Fenomena 4: Cinta Tulus vs Cinta Transaksional
Sumber: Pexels
Belakangan, muncul pula perdebatan soal “cinta sejati” versus “cinta yang ada hitung-hitungannya.” Seolah-olah keduanya adalah kubu yang saling bertentangan, dan kita hanya boleh memilih salah satu.
Padahal, realitas hubungan jauh lebih kompleks.

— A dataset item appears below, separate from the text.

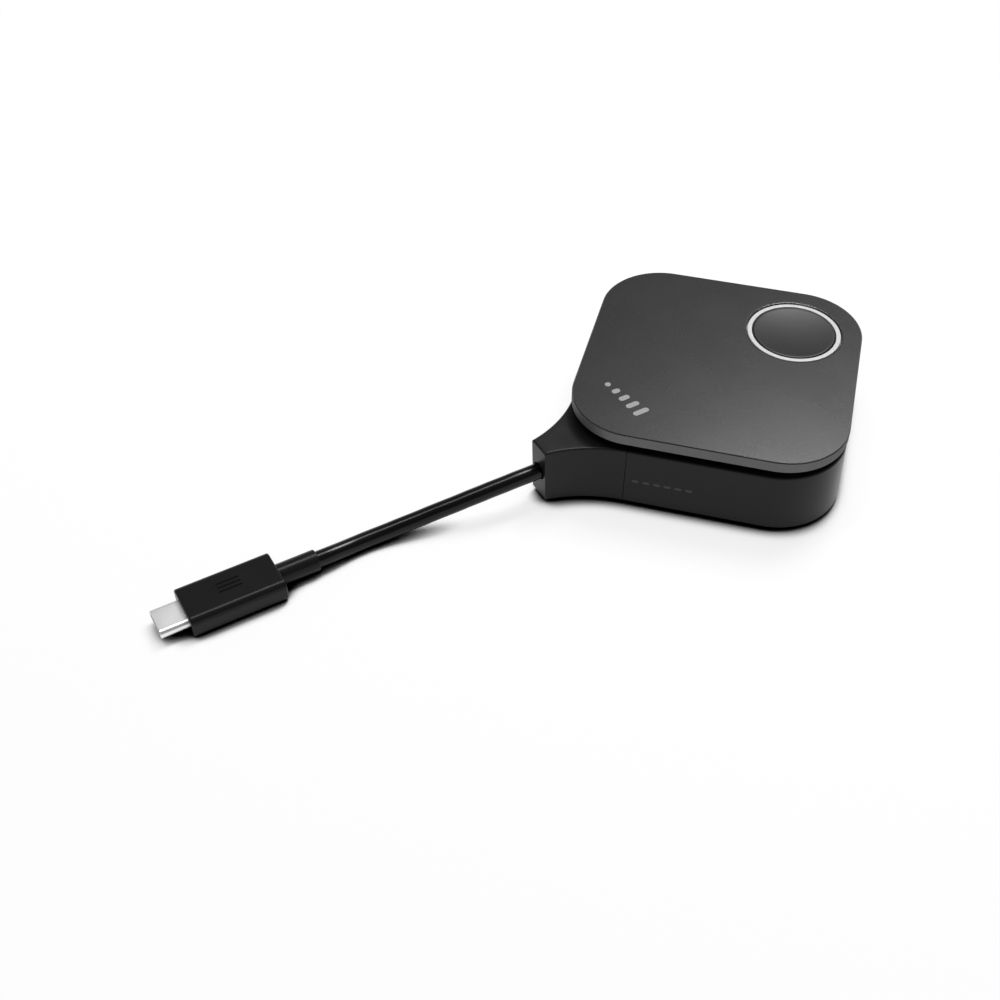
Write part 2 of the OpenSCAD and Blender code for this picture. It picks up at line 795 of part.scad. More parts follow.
module status_leds() {
    color("#f4f2e6") translate([button_x, 0, 0])
        for (i = [0:led_count - 1]) rotate([0, 0, (i + 0.5) * 360 / led_count])
            box([skirt_r - skirt_wall / 2, 0], button_top_z, led_size);
}

// Electronics

module main_board() {
    color("#1f5f3a") difference() {
        diamond_block(board_side / 2, board_corner, board_z, board_t);
        for (p = boss_places) translate([p[0], p[1], board_z - overrun])
            cylinder(r = boss_r + board_gap, h = board_t + 2 * overrun);
        board_turn() for (p = board_screw_places) translate([p[0], p[1], board_z - overrun])
            cylinder(r = screw_r + shank_gap, h = board_t + 2 * overrun);
        relief_room();
    }
}

module board_screws() {
    color("#9a9a9c") board_turn() for (p = board_screw_places)
        translate([p[0], p[1], board_top]) mirror([0, 0, 1]) screw(board_screw_len - fit_gap);
}

module processor() {
    color("#1b1b1d") board_turn() box(chip_place, board_top, [chip_side, chip_side, chip_h]);
}

module thermal_pad() {
    color("#7f8f9c") board_turn()
        box(chip_place, board_top + chip_h, [thermal_side, thermal_side, thermal_t]);
}

module heat_spreader() {
    color("#b4b6b8") board_turn()
        box(chip_place, board_top + chip_h + thermal_t, [spreader_side, spreader_side, spreader_t]);
}

module memory_chips() {
    color("#1b1b1d") board_turn() for (p = memory_places) box(p, board_top, memory_size);
}

module power_coils() {
    color("#6a6a6e") board_turn() for (p = coil_places) translate([p[0], p[1], board_top]) {
        box([0, 0], 0, [coil_side, coil_side - 2 * coil_corner, coil_h]);
        box([0, 0], 0, [coil_side - 2 * coil_corner, coil_side, coil_h]);
        for (sx = [-1, 1], sy = [-1, 1])
            translate([sx, sy, 0] * (coil_side / 2 - coil_corner)) cylinder(r = coil_corner, h = coil_h);
    }
}

module capacitors() {
    color("#8a7a66") board_turn() for (p = capacitor_places, i = [0:capacitor_count - 1])
        box([p[0] + i * capacitor_pitch, p[1]], board_top, capacitor_size);
}

module radio_module() {
    color("#173f7a") board_turn() box(radio_place, board_top, [radio_len, radio_w, radio_t]);
}

module radio_shield() {
    place = [radio_place[0], radio_place[1] - radio_w / 2 + shield_inset + shield_size[1] / 2];
    inner = shield_size - [2, 2, 1] * shield_wall;
    color("#bfc1c3") board_turn() difference() {
        box(place, board_top + radio_t, shield_size);
        box(place, board_top + radio_t - overrun, inner + [0, 0, overrun]);
    }
}

module antennas() {
    color("#c09a3c") for (s = [-1, 1])
        box([0, s * (antenna_y - antenna_t / 2)], antenna_z, [antenna_len, antenna_t, antenna_h]);
}

// Point of the puck for a point in the board's own directions
function board_point(p, z) = [(p[0] + p[1]) * cos(45), (p[1] - p[0]) * cos(45), z];

module antenna_leads() {
    plug_z0 = board_top + radio_t;
    y = antenna_y - antenna_t;
    z = antenna_z + antenna_h / 3;
    near = board_point(lead_plug_places[0], plug_z0 + lead_plug_h);
    far = board_point(lead_plug_places[1], plug_z0 + lead_plug_h);
    over = board_top + max(chip_h + thermal_t + spreader_t, radio_t + shield_size[2]) + lead_r + slip;
    color("#3a3a3c") {
        for (p = lead_plug_places) translate(board_point(p, plug_z0))
            cylinder(r = lead_plug_r, h = lead_plug_h);
        tube([[0, y, z], [0, y - 3 * lead_plug_r, z], near + [0, 3, 2] * lead_plug_r,
            near + [0, 0, lead_r]], lead_r, wire_sides, [0, -1, 0], [0, -1, 0]);
        tube([[0, -y, z], [0, -y + 3 * lead_plug_r, z], [chip_place[0], -spreader_side / 2, over],
            [chip_place[0], spreader_side / 2, over], [far[0], far[1] - 2.6 * lead_plug_r, over],
            far + [0, 0, lead_r]], lead_r, wire_sides, [0, 1, 0], [0, 1, 0]);
    }
}

module ribbon_cable() {
    u1 = button_uv - upper_socket_u - socket_size[0] / 2;
    u2 = button_uv - lower_socket_u + socket_size[0] / 2;
    z1 = button_board_z - socket_size[2] / 2;
    z2 = board_top + socket_size[2] / 2;
    h = ribbon_t / 2;
    color("#d6cfc0") board_turn() translate([0, button_uv + ribbon_w / 2, 0]) rotate([90, 0, 0])
        linear_extrude(ribbon_w) polygon([
            [u1, z1 + h], [u1 - ribbon_stub, z1 + h], [u2 + ribbon_stub, z2 + h], [u2, z2 + h],
            [u2, z2 - h], [u2 + ribbon_stub, z2 - h], [u1 - ribbon_stub, z1 - h], [u1, z1 - h]
        ]);
}

module ribbon_sockets() {
    color("#e6e2d6") board_turn() {
        box([button_uv - upper_socket_u, button_uv], button_board_z - socket_size[2], socket_size);
        box([button_uv - lower_socket_u, button_uv], board_top, socket_size);
    }
}

// Lead

module cable_header() {
    color("#e2ded2") translate([-header_x, -header_size[1] / 2, board_top]) cube(header_size);
}

module header_plug() {
    z = board_top + (header_size[2] - header_plug_size[2]) / 2;
    color("#d2cdbf") translate([-header_x - header_plug_size[0], -header_plug_size[1] / 2, z])
        cube(header_plug_size);
}

module cable_wires() {
    x1 = -header_x - header_plug_size[0];
    z1 = board_top + header_size[2] / 2;
    color("#b03a2e") for (i = [0:wire_count - 1]) {
        k = i - (wire_count - 1) / 2;
        tube([
            [lead_end_x, k * wire_pitch[0], cable_h], [lead_end_x + wire_stub, k * wire_pitch[0], cable_h],
            [x1 - wire_stub, k * wire_pitch[1], z1], [x1, k * wire_pitch[1], z1]
        ], wire_d / 2, wire_sides, [1, 0, 0], [1, 0, 0]);
    }
}

module cable_lead() {
    color("#101010") translate([-neck_reach, 0, cable_h]) rotate([0, 90, 0])
        cylinder(r = cable_d / 2, h = lead_len);
}

module strain_relief() {
    color("#161616") difference() {
        union() {
            translate([relief_x, 0, cable_h]) rotate([0, 90, 0]) cylinder(r = relief_d / 2, h = relief_len);
            translate([relief_flange_x, 0, cable_h]) rotate([0, 90, 0])
                cylinder(r = relief_flange_d / 2, h = relief_flange_t);
        }
        translate([relief_x - overrun, 0, cable_h]) rotate([0, 90, 0])
            cylinder(r = cable_d / 2 + slip, h = relief_len + 2 * overrun);
    }
}

module cable() {
    last = len(cable_route) - 1;
    color("#0f0f0f") tube([for (i = [0:ring_step:last]) cable_route[i]], cable_d / 2, cable_sides,
        [-1, 0, 0], [-1, 0, 0]);
}

// Plug

module at_plug() {
    translate([0, plug_y, plug_z]) children();
}

module plug_sleeve() {
    color("#141414") at_plug() difference() {
        translate([grip_x, 0, 0]) rotate([0, 90, 0]) {
            cylinder(r = sleeve_d / 2, h = sleeve_len - sleeve_bevel);
            translate([0, 0, sleeve_len - sleeve_bevel])
                cylinder(r1 = sleeve_d / 2, r2 = sleeve_d / 2 - sleeve_bevel, h = sleeve_bevel);
        }
        translate([grip_x - overrun, 0, 0]) rotate([0, 90, 0])
            cylinder(r = cable_d / 2 + slip, h = sleeve_len + 2 * overrun);
    }
}

module plug_mould() {
    cavity_x = shell_rear_x - grip_bevel;
    color("#1e1e1e") at_plug() difference() {
        rotate([90, 0, -90]) loft([
            grip_outline(grip_bevel), grip_outline(0), grip_outline(0), grip_outline(grip_bevel)
        ], [-grip_x, -grip_x + grip_bevel, -grip_front_x - grip_bevel, -grip_front_x]);
        stadium_bar(shell_w + 2 * slip, shell_h + 2 * slip, grip_front_x - overrun, shell_in + overrun);
        translate([cavity_x, -pocket_w / 2, -pocket_h / 2])
            cube([grip_x - grip_wall - cavity_x, pocket_w, pocket_h]);
        translate([grip_x - tail_len + sleeve_len, 0, 0]) rotate([0, 90, 0])
            cylinder(r = cable_d / 2 + slip, h = tail_len);
    }
}

module plug_shell() {
    color("#d4d6d8") at_plug() difference() {
        stadium_bar(shell_w, shell_h, shell_tip_x, shell_rear_x - shell_tip_x);
        stadium_bar(shell_w - 2 * shell_t, shell_h - 2 * shell_t, shell_tip_x - overrun,
            shell_rear_x - shell_tip_x + 2 * overrun);
    }
}

module plug_insulator() {
    x = shell_tip_x + insulator_inset;
    color("#151515") at_plug() difference() {
        stadium_bar(shell_w - 2 * (shell_t + slip), shell_h - 2 * (shell_t + slip), x, shell_rear_x - x);
        translate([x - overrun, -slot_w / 2, -slot_h / 2]) cube([slot_depth + overrun, slot_w, slot_h]);
    }
}

module plug_contacts() {
    x = shell_tip_x + insulator_inset + slot_depth - contact_size[0];
    color("#d6b25a") at_plug() for (s = [-1, 1], i = [0:contact_count - 1])
        translate([x, (i - (contact_count - 1) / 2) * contact_pitch - contact_size[1] / 2,
            s * (slot_h - contact_size[2]) / 2 - contact_size[2] / 2])
            cube(contact_size);
}

module plug_tail() {
    color("#101010") at_plug() translate([sleeve_x - tail_len, 0, 0]) rotate([0, 90, 0])
        cylinder(r = cable_d / 2, h = tail_len);
}

module plug_card() {
    color("#1e5a38") at_plug() translate([shell_rear_x, -card_size[1] / 2, -card_size[2] / 2])
        cube(card_size);
}

base_shell();
neck_cover();
bottom_cover();
foot_pad();
cover_screws();
top_frame();
frame_screws();
top_plate();
plate_tape();
light_ring();
button_cap();
button_carrier();
return_spring();
button_board();
switch_body();
switch_cover();
switch_stem();
status_leds();
main_board();
board_screws();
processor();
thermal_pad();
heat_spreader();
memory_chips();
power_coils();
capacitors();
radio_module();
radio_shield();
antennas();
antenna_leads();
ribbon_cable();
ribbon_sockets();
cable_header();
header_plug();
cable_wires();
cable_lead();
strain_relief();
cable();
plug_sleeve();
plug_mould();
plug_shell();
plug_insulator();
plug_contacts();
plug_tail();
plug_card();
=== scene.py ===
# Wireless presentation button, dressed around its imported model.
# Sizes here are in millimetres and become metres when a mesh is made.
import json
import math
import bpy
import bmesh
from mathutils import Matrix, Vector


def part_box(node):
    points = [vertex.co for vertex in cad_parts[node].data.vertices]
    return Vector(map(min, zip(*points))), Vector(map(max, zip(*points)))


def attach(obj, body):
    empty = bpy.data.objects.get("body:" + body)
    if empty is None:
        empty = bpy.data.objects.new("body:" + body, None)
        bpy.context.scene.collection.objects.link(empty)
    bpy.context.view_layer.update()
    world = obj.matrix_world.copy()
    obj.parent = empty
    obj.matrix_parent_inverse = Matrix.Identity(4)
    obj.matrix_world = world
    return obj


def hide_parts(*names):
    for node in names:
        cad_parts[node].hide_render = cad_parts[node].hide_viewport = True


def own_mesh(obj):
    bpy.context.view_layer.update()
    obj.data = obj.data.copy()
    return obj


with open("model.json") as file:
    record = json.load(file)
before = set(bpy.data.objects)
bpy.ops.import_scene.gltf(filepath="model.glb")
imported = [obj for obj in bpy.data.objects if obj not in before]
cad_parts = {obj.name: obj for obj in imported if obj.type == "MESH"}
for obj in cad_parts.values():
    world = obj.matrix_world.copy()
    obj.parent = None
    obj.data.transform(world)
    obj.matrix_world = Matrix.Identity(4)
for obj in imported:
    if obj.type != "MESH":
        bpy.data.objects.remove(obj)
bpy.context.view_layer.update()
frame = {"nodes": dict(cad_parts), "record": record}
mm = 0.001
print("frame loaded:", len(frame["nodes"]), "nodes")


def nodeBox(node):
    low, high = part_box(node)
    return low / mm, high / mm


def buttonCentre():
    low, high = nodeBox("button_cap")
    return ((low.x + high.x) / 2, 0)


# Camera: where the photograph was taken from, worked out from the outlines of the puck and the plug

photoCamera = {
    "place": (-173.0, -194.3, 229.35),
    "azimuth": -29.453,
    "elevation": 45.244,
    "roll": -0.273,
    "focalPixels": 1308.461,
    "imagePixels": 1000,
    "sensor": 36.0,
    "nearest": 10,
}


def makeCamera(look):
    turn, tilt, roll = (math.radians(look[k]) for k in ("azimuth", "elevation", "roll"))
    back = Vector((math.sin(turn) * math.cos(tilt), -math.cos(turn) * math.cos(tilt), math.sin(tilt)))
    right = Vector((math.cos(turn), math.sin(turn), 0))
    up = back.cross(right)
    rolledRight = right * math.cos(roll) + up * math.sin(roll)
    rolledUp = up * math.cos(roll) - right * math.sin(roll)
    lens = bpy.data.cameras.new("photoCamera")
    lens.sensor_width = look["sensor"]
    lens.lens = look["focalPixels"] / look["imagePixels"] * look["sensor"]
    lens.clip_start = look["nearest"] * mm
    camera = bpy.data.objects.new("photoCamera", lens)
    camera.matrix_world = Matrix((rolledRight, rolledUp, back)).transposed().to_4x4()
    camera.location = Vector(look["place"]) * mm
    bpy.context.scene.collection.objects.link(camera)
    bpy.context.scene.camera = camera


makeCamera(photoCamera)
print("camera placed")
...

Cinta tulus dan aspek transaksional sangat bisa berjalan berdampingan. Karena kenyataannya, setiap hubungan memang punya bentuk transaksi: waktu, perhatian, bahkan energi. Bedanya, apakah transaksi itu terjadi dengan kesadaran dan keikhlasan, atau dengan tuntutan dan paksaan.
Apakah Fenomena-fenomena Ini Salah?
Sumber: Pexels
Mari kita renungkan bersama.
Semua ini punya sebab, punya akibat. Dan saya sangat memahami mengapa pola-pola ini muncul di generasi modern dating. Namun, apakah kita bisa berhenti di situ saja?

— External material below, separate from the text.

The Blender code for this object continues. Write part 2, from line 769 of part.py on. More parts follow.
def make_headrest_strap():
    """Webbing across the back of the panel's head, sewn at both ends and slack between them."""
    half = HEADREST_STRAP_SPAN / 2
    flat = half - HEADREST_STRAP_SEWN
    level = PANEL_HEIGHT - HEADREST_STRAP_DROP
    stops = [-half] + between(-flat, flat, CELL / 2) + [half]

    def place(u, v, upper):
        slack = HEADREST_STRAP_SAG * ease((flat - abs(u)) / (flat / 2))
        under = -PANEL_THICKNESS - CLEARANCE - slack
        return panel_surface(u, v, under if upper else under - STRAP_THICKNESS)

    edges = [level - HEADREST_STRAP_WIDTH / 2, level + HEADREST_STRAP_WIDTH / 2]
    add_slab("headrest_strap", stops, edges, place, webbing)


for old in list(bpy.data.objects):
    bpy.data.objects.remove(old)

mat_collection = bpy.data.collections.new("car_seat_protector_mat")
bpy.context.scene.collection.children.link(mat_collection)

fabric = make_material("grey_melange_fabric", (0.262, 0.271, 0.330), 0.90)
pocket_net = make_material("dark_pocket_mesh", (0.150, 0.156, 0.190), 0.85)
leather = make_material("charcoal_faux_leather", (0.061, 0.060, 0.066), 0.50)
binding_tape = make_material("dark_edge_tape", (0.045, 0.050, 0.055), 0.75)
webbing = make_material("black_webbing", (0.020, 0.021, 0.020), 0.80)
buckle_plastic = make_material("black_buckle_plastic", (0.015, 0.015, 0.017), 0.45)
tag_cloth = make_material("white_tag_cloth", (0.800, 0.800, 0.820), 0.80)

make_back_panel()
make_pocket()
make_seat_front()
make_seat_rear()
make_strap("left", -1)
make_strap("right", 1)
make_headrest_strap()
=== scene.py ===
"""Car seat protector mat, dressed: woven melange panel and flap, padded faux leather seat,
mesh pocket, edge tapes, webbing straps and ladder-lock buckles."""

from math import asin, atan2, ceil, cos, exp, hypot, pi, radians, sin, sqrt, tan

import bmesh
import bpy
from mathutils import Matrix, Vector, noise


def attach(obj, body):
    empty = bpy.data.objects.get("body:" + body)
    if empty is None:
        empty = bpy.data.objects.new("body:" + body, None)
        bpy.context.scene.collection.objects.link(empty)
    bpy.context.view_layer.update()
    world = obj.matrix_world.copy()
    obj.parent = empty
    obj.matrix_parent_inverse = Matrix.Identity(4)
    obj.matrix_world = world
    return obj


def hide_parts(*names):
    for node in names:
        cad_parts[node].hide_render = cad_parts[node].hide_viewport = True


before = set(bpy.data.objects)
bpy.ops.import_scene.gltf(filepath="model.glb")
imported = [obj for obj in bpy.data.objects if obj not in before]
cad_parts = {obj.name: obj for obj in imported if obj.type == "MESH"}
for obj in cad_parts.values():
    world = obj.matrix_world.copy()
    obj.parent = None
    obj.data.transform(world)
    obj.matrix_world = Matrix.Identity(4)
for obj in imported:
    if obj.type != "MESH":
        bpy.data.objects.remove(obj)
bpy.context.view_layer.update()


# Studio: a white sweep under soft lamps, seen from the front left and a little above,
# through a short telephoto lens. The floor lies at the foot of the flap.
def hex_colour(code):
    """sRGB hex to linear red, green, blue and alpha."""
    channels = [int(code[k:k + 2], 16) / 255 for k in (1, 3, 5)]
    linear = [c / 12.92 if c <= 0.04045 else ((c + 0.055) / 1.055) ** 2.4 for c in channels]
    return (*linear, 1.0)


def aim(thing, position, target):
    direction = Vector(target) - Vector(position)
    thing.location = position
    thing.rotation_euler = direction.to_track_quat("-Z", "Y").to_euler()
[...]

Belum tentu. Jika dibiarkan, fenomena-fenomena ini justru bisa jadi akan membelenggu: membuat hubungan terasa semakin sulit, standar makin membebani, dan cinta semakin menjauh.
Itulah sebabnya saya tidak hadir untuk menambah kubu baru atau menyalahkan pilihan yang ada. Sebaliknya, saya ingin merangkul dan menyatukan. Saya mengerti kenapa kamu ada di sisi tertentu.
Sebagai bahan refleksi diri bersama, mari kita jawab pertanyaan-pertanyaan ini:
- Mengapa aku ada di sisi ... (sebutkan sisi yang kamu pilih)?
- Apa kepentinganku?
- Apa tuntutanku?
- Apa value dan prinsip yang aku pegang?
- Apa tujuanku?
- Dan yang terpenting: apakah semua itu membantu meringankan jalanku, atau justru memberatkannya?
Seringkali, jawaban jujur hanya akan muncul ketika kita mau membuka diri: apakah ini benar-benar keinginan terdalamku, atau sekadar hasil ikut-ikutan arus?
Dengan clarity, setiap fenomena modern dating bisa dipandang dengan lebih jernih. Bukan lagi sekadar scarcity, kegagalan, atau pertarungan maskulin-feminin. Melainkan:
- Kesempatan untuk mengenal diri lebih dalam
- Ruang untuk memetakan pola batin yang selama ini tidak disadari
- Jalan untuk menciptakan hubungan yang lebih sehat, ringan, dan sesuai pilihan sadar
Karena pada akhirnya, cinta bukan tentang ribet atau hopeless.
Cinta adalah tentang kejelasan hati — yang hanya bisa lahir ketika kita berani menyelami lapisan terdalam diri kita sendiri.